I got a good look at several Ring-necked Ducks at Glenmere Lake just after sunrise this morning. Glenmere is not typically a good place for photographing waterfowl from the shore, especially first thing in the morning as the view generally looks southeast, creating a severely backlit situation if there is a clear sunrise. This morning, however, these Ring-necked Ducks were located in a little cove of sorts along the shore. I positioned myself behind a tree and shot them with the sun just off my left shoulder; it was nice surprise to get some decent shots with nice light.
I arrived at Shawangunk Grasslands National Wildlife Refuge just after sunrise this morning. I was happy – a steady snow was falling, it was cold but not uncomfortably so, and I was the only one there. I walked the trails for a little while; I heard coyotes off in the distance. As the sun started to rise, I noticed a few of the Northern Harriers had started to fly, so I headed into the “Bobolink” blind and waited. But, the snow seemed to keep the harriers from flying like they have been recently, and it was songbirds that stole the show for me. I had several American Tree Sparrows just off to my right; every once in a while one would perch up on a bush. A Savannah Sparrow flew in front of the blind, perched briefly and then disappeared into the grasses. A trio of Northern Flickers spent some time in the tree directly in front of the blind, before flying south and finding another tree out in the middle of the grasslands. Then I heard a call I was hoping to hear all morning – Eastern Meadowlarks! A group of nine had landed in the ‘flicker tree’ and were gently calling.
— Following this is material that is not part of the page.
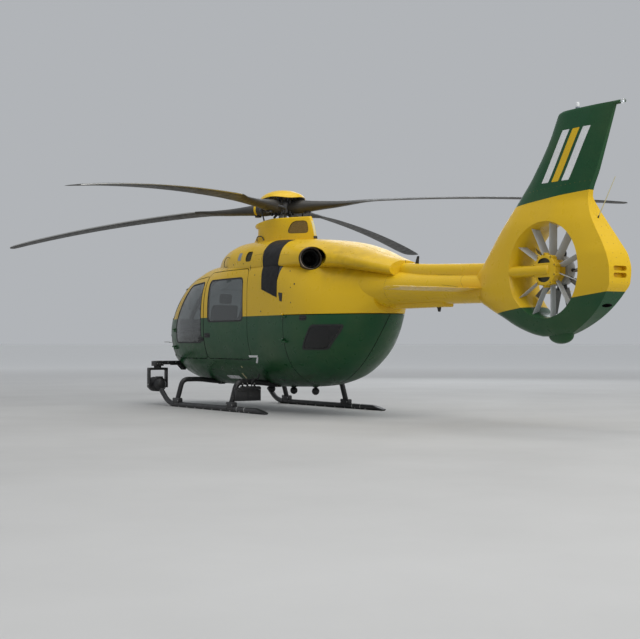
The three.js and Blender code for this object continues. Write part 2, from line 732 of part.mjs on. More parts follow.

I then walked the trails for a while, covering a good portion of the north end of the refuge. The snow eventually stopped and the refuge had a different feel, much brighter and warmer. The harriers remained relatively sparse on my walk although I did see a distant “Gray Ghost” flying over near Galeville Park. An Eastern Bluebird perched in a tree right alongside the trail. Four Black Vultures circled directly overhead. When I arrived back near the parking area, I ran into one of my favorite people: Ralph Tabor. We caught up for a while and enjoyed the birds at the feeder station. A Brown Creeper made its way up a tree just to the right of the feeders; I’m pretty sure it’s the first one I’ve ever had in Ulster County. Ralph then spotted a Short-eared Owl in the distance, being harassed by some American Crows. As I walked back towards my car, the crows flushed a second Shorty and I was able to get some photos before both owls settled down again. It was great morning of birding; it far exceeded my expectations when I headed out this morning.